Jeanette, wetting his mouth with hers, breaks only long enough to pull him impatiently back toward the barracks. But before she can cover him in the prize she will bestow on him for his discovery, while he can still remember the wrinkle with sufficient agitation, Ressler grabs the spiral notebook that came out to Illinois with him. He has reserved it until this moment for lab notes, hypotheses, models, the verifiable jottings of procedure. The pages fill with a complete, handwritten history of the in vitro attempt. Now they seem the logical place to record the afternoon's momentous insight. Jeannie clings lightly to his back, sinking her teeth into his shoulder. She looks on, reads as she murmurs, allowing him two minutes to say what he needs. Then she will take from him everything he has shown himself to be worth. But first, he arrests in print amber the skeleton that might one day release the world from its condition of standing cipherhood: "Flowers have names."
Today in History
March 21: First day of spring, vernal equinox, pedal point of Aries, the calendar's octave. My file for the day is full of forgettable sports records, local legislation, small-time politics, standard international bickering. I can find only one thing of lasting consequence that happened on this date, one recombination that will stick, lodge itself in the permanent gene. For once, I break the self-imposed rule prohibiting birthdays: today is Bach's.

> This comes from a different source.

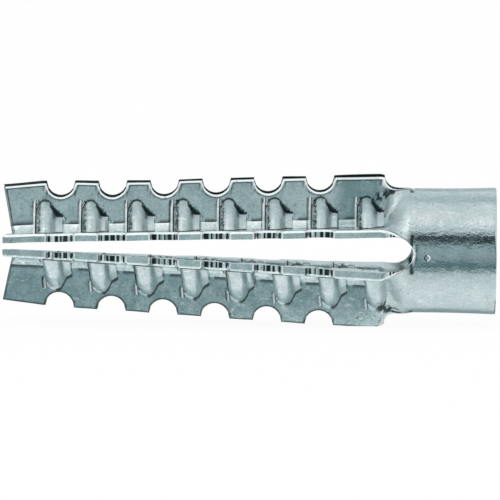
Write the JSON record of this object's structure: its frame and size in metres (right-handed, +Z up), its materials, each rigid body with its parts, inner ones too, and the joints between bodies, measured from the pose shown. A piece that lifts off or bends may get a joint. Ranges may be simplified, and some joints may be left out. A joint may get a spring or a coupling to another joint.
{
  "type": "metal wall anchor",
  "caption": "Slit wall anchor folded from one zinc-plated steel sheet: a round tube at the mouth, tapering toothed legs behind it and pressed thread beads.",
  "frame": {"origin": "centre of the tube's mouth, where the screw goes in", "axes": "+X along the anchor's axis and out of the tube's mouth, tip at -X; +Z up, through the upper pair of wings; the first leg lies between -Y and +Z"},
  "size_m": [0.038, 0.0116, 0.0116],
  "materials": {
    "zinc_plate": "bright zinc plate on pressed steel, slightly mottled and scuffed"
  },
  "bodies": {
    "root": {"anchor_body": "zinc_plate"}
  },
  "joints": []
}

Ressler was celebrating that musical provincial's 299th the night I walked into MOL to make my goodbyes. Todd, alone in the lunchroom, was cheery. "Thanks for breakfast," he said, implying by a grin that they both had needed it. "Why didn't you wake me?"
The question, self-evident to him, knocked the words out of me. I sat down at the empty lunchtable. I had nothing left to say. I didn't even want to be there. Impulse instructed me to run, get rid of him without pointless postmortems. I would have, except for the farewell I owed Dr. Ressler, the blessing I needed from him.
"Why didn't I wake you?" I could manage nothing more than a flat, journalistic survey. Todd nodded, but betrayed the pretense by fiddling with the knobs on the microwave. I was getting softer, fainter. I felt nothing. No resentment, no desperation. Zero. A cipher. I lifted my eyebrows: I release you; now will you let me out cleanly?
"You didn't want to wake our friend?" Todd's voice tacked suddenly, came about. Its preemptive volume, front first, dropping the would-be innocence, jerked me by the neck.
"I didn't want to wake your friend," I said, this time finding the exact, disdaining disengagement I was after. He tilted toward me and rubbed an eyebrow; every natural defense lay with him. I could not lie, could neither attack nor escape. Tolerance of animal stupidity, the only religion I believe in, kept me from choking him. He had broken no rules; we had never laid down any. From the first, I could have him only without promise or propriety. But he had broken something, unforgivably cheated. He had not said. From the day he first showed at the Information Desk, all facts were to be on the table, public domain.
I
"How long?" I asked him. I might have been conducting a phone poll, a product questionnaire.
Todd closed his eyes, pressed thumb to the lids, and struggled to suppress an hysterical snicker. "How long what?"